One thing was notably missing: games. No game cases were present in any shape or form. I walk up to the desk, where two guys were hunched over a computer. Behind them was an open door where a third was seemingly repairing a console — in reality, the Xbox was being chipped — and I told them I wanted to buy a game.
Luckily, they understood English, and produced 7 massive binders, full of plastic sheathes divided into four sections each. Each section was large enough to just fit a disc and had bits of paper with low-resolution game box art printed on them. This struck me as odd, but I assumed it was the local equivalent of putting empty game cases on shelves in the EU, taking the case to the desk, and the clerk would go and grab the actual thing from storage.
So I poked at a game, Section 8 I believe it was. He nodded, grabbed a simple disc from behind the desk, tossed it into the PC, burned a pirated version of the game to the disc, put it into a soft plastic sheath with a printed, low-res sheet of box-art and handed it to me. "15 yuan" he said. That's $2.
In my travels through Asia, I witnessed similar practices across several countries. One that is most known across the internet is Indonesia, and you can be sure, the stories are true. One of the most frequent games that I saw blatantly bootlegged were GTA games.
But the realm of GTA bootlegs is entirely different. Selling pirated games to players who don't know how to pirate these games themselves is one thing. GTA bootlegging is an art. If these fake versions of the games are to be believed, the GTA franchise has upwards of ~150 games and crossovers with pretty much every other famous franchise in the world.
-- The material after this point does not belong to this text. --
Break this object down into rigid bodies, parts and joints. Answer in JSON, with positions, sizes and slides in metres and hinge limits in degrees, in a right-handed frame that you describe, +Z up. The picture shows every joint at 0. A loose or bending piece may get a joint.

When you buy a GTA bootleg — not that you should — you'll be first met with a poorly photoshopped (or MS Paint'd) cover-art which will be a mishmash of GTA artwork and... well, pretty much anything else. You'll have crossovers between Saw, Wolverine, Shrek and Donald Duck, as well as mixture crossovers with Mario, Sonic and Spongebob all in one game.
Now, in these cases (and we use the term loosely, usually they're sold in foil packs) you'll find either a plain disc or one with very poor printing that is mismatched with the box-art. Upon popping it into either a PC or console, the disc will either be a dud, or a version of GTA San Andreas with some sort of insane mod.
It's also pretty much always San Andreas, never 3, Vice City, or GTA 4. The mods are almost always something that changes CJ into some other character, like a Saiyan from Dragon Ball or Wolverine. Usually, these are bugged as all hell and feature game-breaking special abilities. Also, changing your hairstyle at the barber will cause the head of the character to revert into the actual CJ, with the body remaining modded.
Some bootlegs go to greater lengths than others. GTA: Dubai City, for example, is more than just a CJ skin. It changes the loading screens to surprisingly well made stylized pictures of Dubai, the opening intro to a tourism advisory video for the city, and all radio stations play Arabic music. CJ is also changed to a white guy with a bugged face, for whatever reason.
These bootlegs are an almost otherworldly window into what gaming is like in countries straddled by censorship and restrictive importation laws. With almost all of gaming's legitimate history right at our fingertips, it's hard to imagine being a gamer in a country where such bootlegs are your only way to cater to your hobby.